Because in the end, Miles Morales will live and die as a character based on the quality of the stories that he is in, not because of his skin colour. I know that FemShep will be an ass-kicking badass because she’s written by the same people as before and voiced by the same actor as before, and besides, she’ll look like “my” Shepard from the earlier games. Making Starbuck a woman was a great idea. Casting Heath Ledger as the Joker was brilliant. John Stewart is a great character.  The proof of these decisions was the use of those characters and the stories they told. Pre-judging them was stupid – pre-judging even if these turned out to be terrible ideas was stupid, even if we are all guilty of it from time to time. 

Now, to keep all this in mind whilst I go rant about how terrible this new Superman costume looks….

1 comment:

  1. Poor Miles.
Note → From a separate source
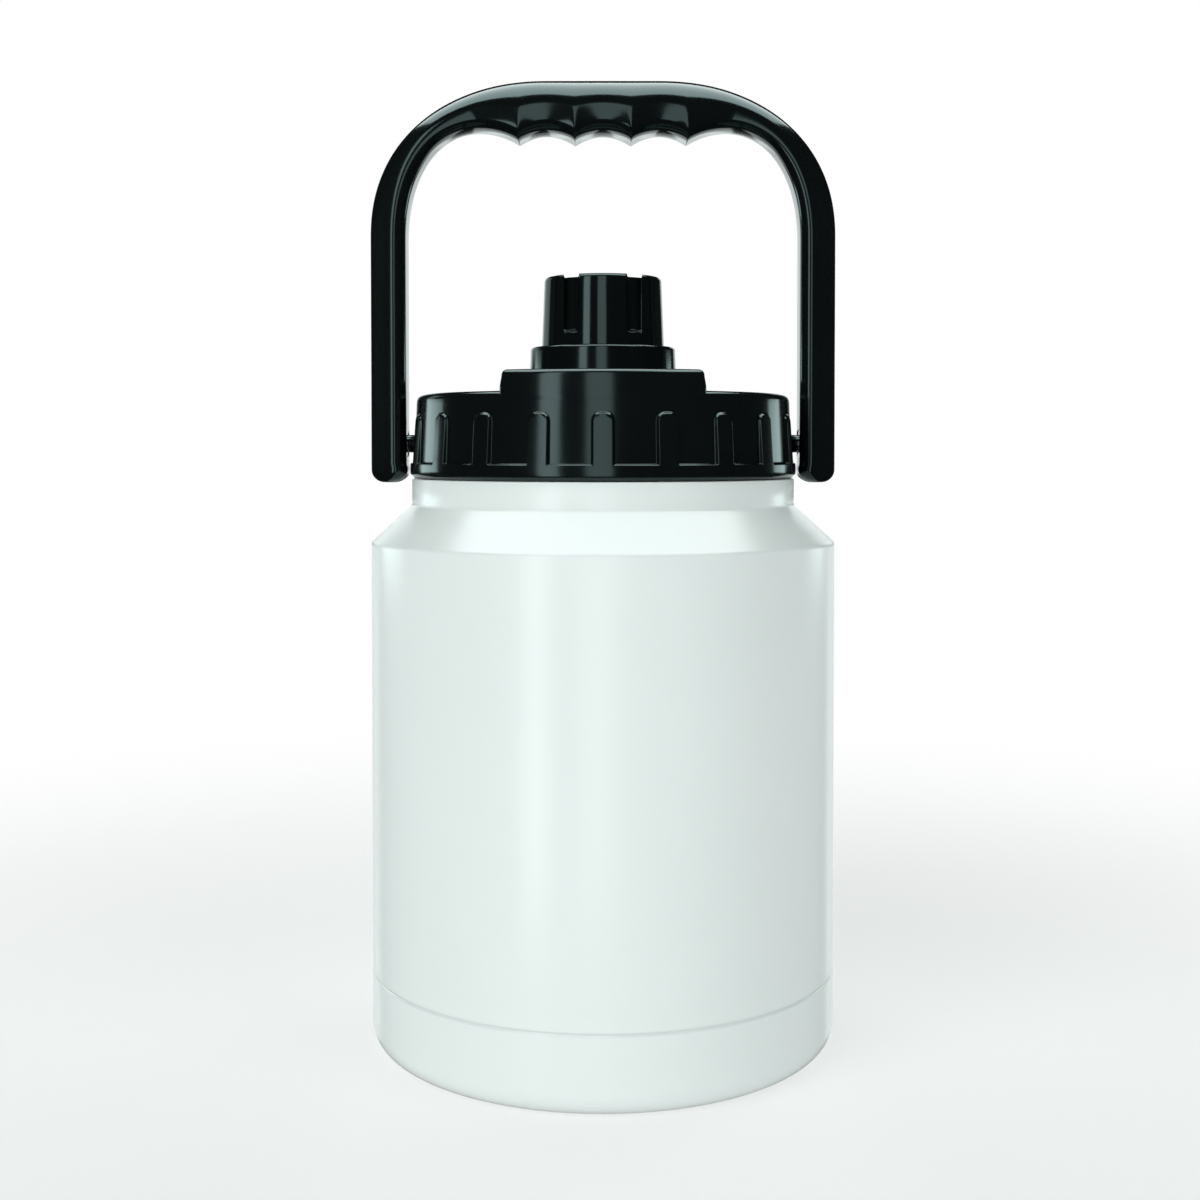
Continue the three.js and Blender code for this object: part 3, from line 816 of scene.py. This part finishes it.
def makeLight(s, gloss):                                     # between two heights, or aimed at the jug
    upright = "low" in s
    tall = s["high"] - s["low"] if upright else s["tall"]
    middle = (s["low"] + s["high"]) / 2 if upright else aimHeight
    lamp = bpy.data.lights.new(s["name"], "AREA")
    lamp.shape = "RECTANGLE"
    lamp.size = s["width"]
    lamp.size_y = tall
    lamp.energy = s["level"] * math.pi * s["width"] * tall   # so that level is the brightness in a mirror
    lamp.color = s.get("colour", tint)
    light = bpy.data.objects.new(s["name"], lamp)
    bpy.context.collection.objects.link(light)
    heading = math.radians(s["heading"])
    rise = math.radians(s.get("rise", 0.0))
    away = Vector((math.sin(heading) * math.cos(rise), -math.cos(heading) * math.cos(rise), math.sin(rise)))
    light.location = away * s.get("distance", lightDistance) + Vector((0, 0, middle))
    light.rotation_mode = "QUATERNION"
    light.rotation_quaternion = away.to_track_quat("Z", "Y")
    light.visible_camera = False
    light.visible_diffuse = not gloss
    light.visible_glossy = gloss


worldLook = dict(behind=1.0, around=0.02)                    # white for the camera, nearly dark for the jug


def makeWorld(look):
    world = bpy.data.worlds.new("studio")
    bpy.context.scene.world = world
    finish = Finish(world)
    seen = finish.node("ShaderNodeLightPath", output="Is Camera Ray")
    dark = finish.node("ShaderNodeBackground", {}, {"Color": (*tint, 1), "Strength": look["around"]})
    white = finish.node("ShaderNodeBackground", {}, {"Color": (1, 1, 1, 1), "Strength": look["behind"]})
    both = finish.node("ShaderNodeMixShader", {}, {0: seen, 1: dark, 2: white})
    finish.node("ShaderNodeOutputWorld", {}, {"Surface": both})


makeFloor(stageLook)
for light in mattLights:
    makeLight(light, gloss=False)
for light in glossLights:
    makeLight(light, gloss=True)
makeWorld(worldLook)
bpy.context.scene.view_settings.view_transform = "Standard"
print("stage and lights made")


# the camera stands level with the lid and looks a little down

viewSize = dict(
    distance=0.60444, height=0.21289, pitch=1.5623,
    lens=50.433, sensor=36.0, shiftX=-0.0025, shiftY=-0.092, nearest=0.01, farthest=50.0,
)


def makeCamera(s):
    data = bpy.data.cameras.new("camera")
    data.lens = s["lens"]
    data.sensor_width = s["sensor"]
    data.shift_x = s["shiftX"]
    data.shift_y = s["shiftY"]
    data.clip_start = s["nearest"]
    data.clip_end = s["farthest"]
    camera = bpy.data.objects.new("camera", data)
    bpy.context.collection.objects.link(camera)
    camera.location = (0, -s["distance"], s["height"])
    camera.rotation_euler = (math.radians(90 - s["pitch"]), 0, 0)
    bpy.context.scene.camera = camera


makeCamera(viewSize)
print("camera made")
Yes, he will live and die as a character based on the stories he's in, but at least he's in the ultimates universe where he stands a half decent chance of not being sent to the second tier in the event of a Peter Parker resurrection story.

    I always liked John Stewart as green lantern and before I stopped collecting the series, I always felt he wasn't used enough. Mind you, I was never happy with the fact that they resurrected Hal after all those years.